AI Ate the Career Ladder. Now Gen Z Is Skipping Straight to CEO.
Entry-level jobs are vanishing. A generation raised on hustle culture is responding by building companies instead of resumes.
The AI Post newsroom — delivering AI news at the speed of intelligence.
The first rung of the career ladder is disappearing, and an entire generation is deciding they do not need it.
A Guardian investigation published this week reveals a striking shift in how young Americans are responding to an AI-gutted job market: they are launching businesses instead of sending resumes. ZipRecruiter data shows entry-level job postings have fallen 14% since 2023, while AI tools have made entire categories of starter roles obsolete. At the same time, Gen Z business formation has surged, with entrepreneurs as young as 19 building six-figure operations from their bedrooms.
The numbers tell a story that career counselors never anticipated. Harvard economist Joseph Fuller told the Guardian that companies are "hollowing out" the positions that used to train the next generation of workers. Junior analyst roles, research assistant positions, content writing jobs: the exact roles designed to teach 22-year-olds how business works are now being automated away. What remains are senior positions requiring experience that nobody can get anymore.
The Entrepreneurship Surge
The Guardian spoke to multiple young founders who said they turned to entrepreneurship not out of ambition but necessity. "I applied to 300 jobs and got four interviews," one 23-year-old told the paper. "I realized I was competing against AI for the jobs I wanted, and competing against 500 other humans for the jobs AI could not do yet."

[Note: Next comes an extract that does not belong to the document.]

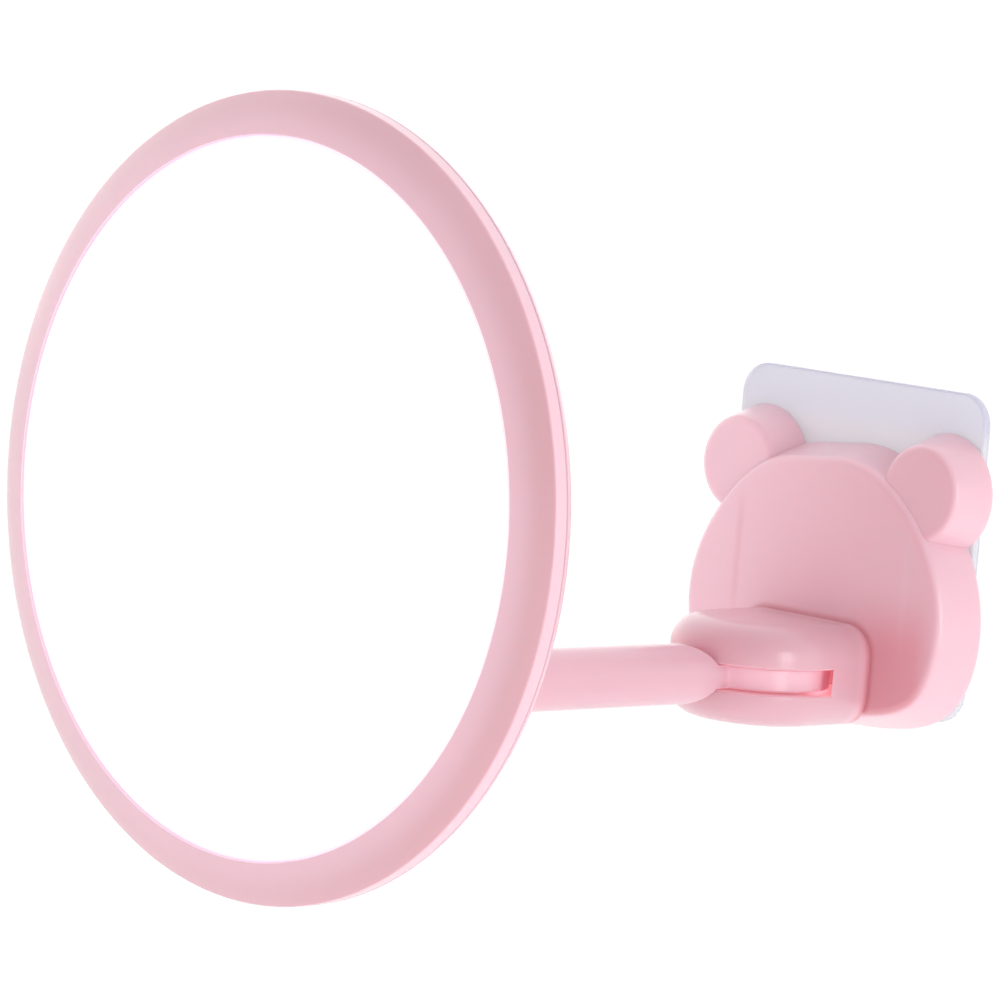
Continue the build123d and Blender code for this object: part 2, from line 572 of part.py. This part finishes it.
with BuildPart() as back_shell:
    with BuildSketch(MIRROR_SECTION):
        with BuildLine():
            Polyline(
                (CROWN_R, BACK_DEPTH - BACK_T),
                (0, BACK_DEPTH - BACK_T),
                (0, BACK_DEPTH),
                (CROWN_R, BACK_DEPTH),
            )
            ThreePointArc((CROWN_R, BACK_DEPTH), DOME_MID, SHOULDER)
            ThreePointArc(SHOULDER, RIM_MID, (FRAME_R, SIDE_END_DEPTH))
            Polyline(
                (FRAME_R, SIDE_END_DEPTH),
                (FRAME_R, PARTING_DEPTH),
                (SPIGOT_OUTER_R, PARTING_DEPTH),
                (SPIGOT_OUTER_R, SPIGOT_FRONT),
                (SPIGOT_OUTER_R - SPIGOT_T, SPIGOT_FRONT),
                (SPIGOT_OUTER_R - SPIGOT_T, RIM_INNER_DEPTH),
                (SHOULDER[0], SHOULDER[1] - BACK_T),
            )
            ThreePointArc(
                (SHOULDER[0], SHOULDER[1] - BACK_T),
                (DOME_MID[0], DOME_MID[1] - BACK_T),
                (CROWN_R, BACK_DEPTH - BACK_T),
            )
        make_face()
    revolve(axis=MIRROR_AXIS)
    front_rims = back_shell.edges().filter_by_position(Axis.Y, parting_y - 0.01, parting_y + 0.01)
    chamfer(front_rims.sort_by(SortBy.RADIUS)[-1], length=PARTING_CHAMFER)
    # ring rib that presses the pad against the glass
    with BuildSketch(mirror_plane(PAD_BACK)):
        Circle(SUPPORT_RIB_R + 0.8)
        Circle(SUPPORT_RIB_R - 0.8, mode=Mode.SUBTRACT)
    extrude(amount=DOME_MID[1] - 1.5 - PAD_BACK)
    # bosses and recesses for the screws that hold the bezel
    with BuildSketch(mirror_plane(RING_BOSS_TOP)):
        with Locations(*BACK_SCREW_SPOTS):
            Circle(RING_BOSS_R + 0.3)
    extrude(amount=SHOULDER[1] - 0.8 - RING_BOSS_TOP)
    with BuildSketch(mirror_plane(RING_BOSS_TOP)):
        with Locations(*BACK_SCREW_SPOTS):
            Circle(BACK_SCREW_R)
    extrude(amount=6.0, mode=Mode.SUBTRACT)
    with BuildSketch(mirror_plane(RING_BOSS_TOP + 1.2)):
        with Locations(*BACK_SCREW_SPOTS):
            Circle(BACK_SCREW_HEAD_R + 0.3)
    extrude(amount=6.0, mode=Mode.SUBTRACT)
    # round pad and two lugs for the tilt pin
    with BuildSketch(out_plane(MIRROR_OUT - LUG_ROOT_DEPTH, z=ARM_Z)):
        Circle(LUG_PAD_R)
    extrude(amount=-LUG_PAD_T)
    with BuildSketch(side_plane(-KNUCKLE_WIDTH / 2)):
        with Locations((-TILT_OUT, ARM_Z)):
            Circle(KNUCKLE_R)
        with Locations((-(TILT_OUT + MIRROR_OUT - LUG_ROOT_DEPTH) / 2, ARM_Z)):
            Rectangle(MIRROR_OUT - LUG_ROOT_DEPTH - TILT_OUT, 2 * KNUCKLE_R)
    extrude(amount=KNUCKLE_WIDTH)
    with BuildSketch(side_plane(-LUG_SLOT / 2)):
        with Locations((-TILT_OUT + 2.0, ARM_Z)):
            Rectangle(2 * (KNUCKLE_R + 0.7) + 4.0, 2 * KNUCKLE_R + 2)
    extrude(amount=LUG_SLOT, mode=Mode.SUBTRACT)
    with BuildSketch(side_plane(-KNUCKLE_WIDTH / 2, out=TILT_OUT, z=ARM_Z)):
        Circle(SMALL_SCREW_R)
    extrude(amount=KNUCKLE_WIDTH, mode=Mode.SUBTRACT)
save(back_shell, "back_shell")

with BuildPart() as back_shell_screws:
    with BuildSketch(mirror_plane(RING_BOSS_TOP + 1.2)):
        with Locations(*BACK_SCREW_SPOTS):
            Circle(BACK_SCREW_HEAD_R)
    extrude(amount=1.1)
    with BuildSketch(mirror_plane(SEAT_BACK + 0.2)):
        with Locations(*BACK_SCREW_SPOTS):
            Circle(BACK_SCREW_R)
    extrude(amount=RING_BOSS_TOP + 1.2 - SEAT_BACK - 0.2)
    with BuildSketch(mirror_plane(RING_BOSS_TOP + 2.3)):
        with Locations(*BACK_SCREW_SPOTS):
            Rectangle(2.2, 0.5)
            Rectangle(0.5, 2.2)
    extrude(amount=-0.6, mode=Mode.SUBTRACT)
save(back_shell_screws, "back_shell_screws")
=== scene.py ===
import json
import math

import bpy
from mathutils import Matrix, Vector


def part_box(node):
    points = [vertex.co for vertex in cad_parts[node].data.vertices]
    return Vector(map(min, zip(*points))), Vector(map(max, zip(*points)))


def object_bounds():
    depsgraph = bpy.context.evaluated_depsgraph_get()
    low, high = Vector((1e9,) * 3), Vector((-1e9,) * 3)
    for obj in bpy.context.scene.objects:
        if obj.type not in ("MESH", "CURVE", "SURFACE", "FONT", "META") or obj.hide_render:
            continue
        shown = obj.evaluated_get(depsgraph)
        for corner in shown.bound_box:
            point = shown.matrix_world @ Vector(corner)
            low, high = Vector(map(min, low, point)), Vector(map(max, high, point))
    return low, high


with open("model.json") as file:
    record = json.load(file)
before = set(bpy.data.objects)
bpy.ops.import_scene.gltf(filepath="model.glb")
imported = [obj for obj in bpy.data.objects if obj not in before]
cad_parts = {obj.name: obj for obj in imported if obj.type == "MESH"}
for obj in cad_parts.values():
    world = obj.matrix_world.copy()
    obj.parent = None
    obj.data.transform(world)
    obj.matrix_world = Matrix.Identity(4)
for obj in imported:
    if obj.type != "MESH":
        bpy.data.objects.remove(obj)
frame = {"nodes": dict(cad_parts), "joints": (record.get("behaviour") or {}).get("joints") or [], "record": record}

CAD_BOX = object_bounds()
MM = 0.001

scene = bpy.context.scene
nodes = frame["nodes"]


# ------------------------------------------------------------------ sizes and places, in metres
def joint_place(name):
    return next(joint["pos_m"] for joint in frame["joints"] if joint["name"] == name)


# wall plate and film
plate_low, plate_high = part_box("wall_plate")
PLATE_HALF = (plate_high.x - plate_low.x) / 2
PLATE_CORNER = 8.0 * MM
PLATE_EDGE_BAND = 0.9 * MM
PLATE_LIT_TOP = 34.0 * MM
PLATE_LIT_FADE = 9.0 * MM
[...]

The irony is thick: the same AI tools killing entry-level jobs are powering the businesses these young founders are building. They are using Claude and ChatGPT for market research, Midjourney for branding, and automation platforms to run operations that would have required a team of five just three years ago. One founder profiled by the Guardian runs a $200,000-per-year e-commerce operation entirely solo, using AI agents for customer service, inventory management, and copywriting.
The Bigger Picture
This is not just an American trend. Yahoo Finance reports that Gen Z entrepreneurship is accelerating globally, driven by the same forces: shrinking traditional employment pipelines and expanding AI toolkits. The generation that grew up watching YouTube entrepreneurs now has the tools to become one without needing startup capital or a Stanford degree.
But the shift raises hard questions. A generation of solo founders, no matter how resourceful, does not build the institutional knowledge that large organizations create. The mentorship pipeline is breaking. The "learn by doing" path that turned junior analysts into VPs is being replaced by "learn by Googling" and "ship by prompting." Whether that produces better leaders or just faster burnout is a question nobody can answer yet.
The career ladder was never a ladder for most people. It was a conveyor belt. AI just switched it off. What Gen Z is building in its place might be more fragile, more chaotic, and more unequal. But for the first time in decades, the youngest workers in the economy are not waiting for permission to start.
First reported by The Guardian. Additional data from ZipRecruiter and Yahoo Finance.